Größe ist 190 x 80 cm. Ich weiss, das ist schon recht groß, aber ich möchte es auch nicht mehr missen. Zumal ich zwei 24"- Monitore habe und da dann schon ein bisserl Breite brauche.

*Zum Unterbau: *
Da kannst Du machen, wie Du lustig bist ( und was der Geldbeutel vorgibt). Angefangen von zwei einfachen Holz- Klapp- Böcken aus dem Baumarkt für 7,- EUR das Stück. Oder halt edle Metal- Beine für 20,-EUR das Stück (und mehr, da geht alles).

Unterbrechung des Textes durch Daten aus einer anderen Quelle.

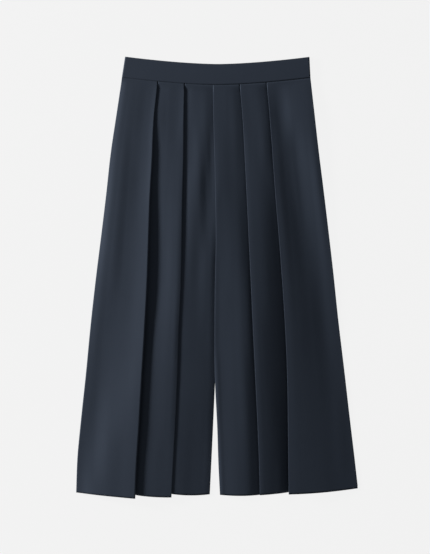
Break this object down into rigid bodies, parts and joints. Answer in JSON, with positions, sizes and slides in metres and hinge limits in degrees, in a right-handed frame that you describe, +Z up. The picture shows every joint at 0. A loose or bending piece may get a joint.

Ich habe dann aus Vierkanthölzern (50 x 50 mm) einen Rahmen gebaut auf dem die Platte aufliegt. Das damit dir Platte sich nicht durchbiegt. (Ich kann mich sogar auf das gute Stück draufstellen.) Darunter habe ich dann vier Beine an die Rahmenecken geschraubt. Die meisten gibt es da mit etwa 700 mm Länge. Wenn das dan wegen der Rahmenkonstruktion zu hoch sein sollte musst Du die Beine halt entsprechen kürzen.


Soll es preiswert sein nimmst Du für den Rahmen einfaches Kiefernholz (sollte aber verleimt sein, sonst verzieht sich das Holz). Aber auch da gibt esa natürlich Luft nach oben vom Design her (und wieder, klar je nach Geldbeutel).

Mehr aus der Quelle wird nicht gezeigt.